> _TASK DETAILS_:
Write out the full listing again, exactly as it stands.

[Start of DATA EXCERPT]

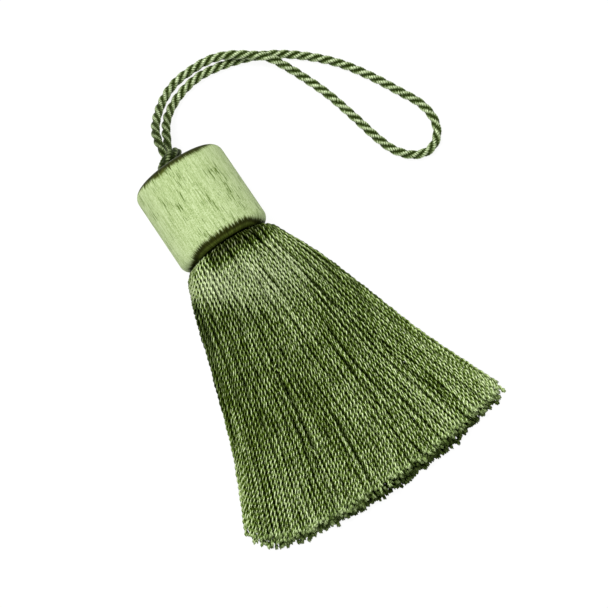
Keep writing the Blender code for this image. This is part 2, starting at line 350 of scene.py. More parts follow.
def smooth_curve(points, steps=12):
    """Dense points on a smooth curve through the given ones."""
    points = np.array(points, float)
    points = np.vstack([2 * points[0] - points[1], points, 2 * points[-1] - points[-2]])
    t = (np.arange(steps) / steps)[:, None]
    dense = [blend(start, end, (end - before) / 2, (after - start) / 2, t)
             for before, start, end, after in zip(points, points[1:], points[2:], points[3:])]
    return np.vstack([*dense, points[-2]])


def distances(points):
    """How far along its line each point lies."""
    return np.concatenate([[0], np.cumsum(np.linalg.norm(np.diff(points, axis=0), axis=1))])


def even_points(dense, count):
    """The line again, as count + 1 points the same distance apart."""
    reached = distances(dense)
    wanted = np.linspace(0, reached[-1], count + 1)
    return np.stack([np.interp(wanted, reached, dense[:, axis]) for axis in range(3)], axis=1)


def directions(centres, closed=False):
    """Unit vectors along a line of points."""
    if closed:
        return unit(np.roll(centres, -1, axis=0) - np.roll(centres, 1, axis=0))
    return unit(np.gradient(centres, axis=0))


# -------- twisted cord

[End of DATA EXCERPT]

> _EXERCISE RESPONSE_:
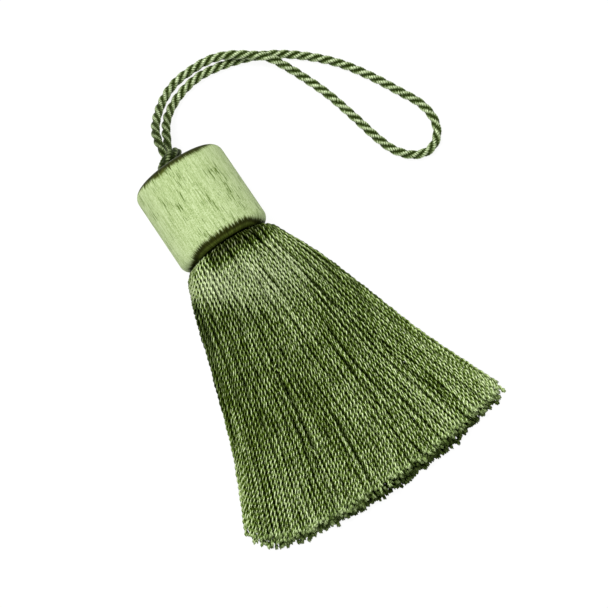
Keep writing the Blender code for this image. This is part 2, starting at line 350 of scene.py. More parts follow.
def smooth_curve(points, steps=12):
    """Dense points on a smooth curve through the given ones."""
    points = np.array(points, float)
    points = np.vstack([2 * points[0] - points[1], points, 2 * points[-1] - points[-2]])
    t = (np.arange(steps) / steps)[:, None]
    dense = [blend(start, end, (end - before) / 2, (after - start) / 2, t)
             for before, start, end, after in zip(points, points[1:], points[2:], points[3:])]
    return np.vstack([*dense, points[-2]])


def distances(points):
    """How far along its line each point lies."""
    return np.concatenate([[0], np.cumsum(np.linalg.norm(np.diff(points, axis=0), axis=1))])


def even_points(dense, count):
    """The line again, as count + 1 points the same distance apart."""
    reached = distances(dense)
    wanted = np.linspace(0, reached[-1], count + 1)
    return np.stack([np.interp(wanted, reached, dense[:, axis]) for axis in range(3)], axis=1)


def directions(centres, closed=False):
    """Unit vectors along a line of points."""
    if closed:
        return unit(np.roll(centres, -1, axis=0) - np.roll(centres, 1, axis=0))
    return unit(np.gradient(centres, axis=0))


# -------- twisted cord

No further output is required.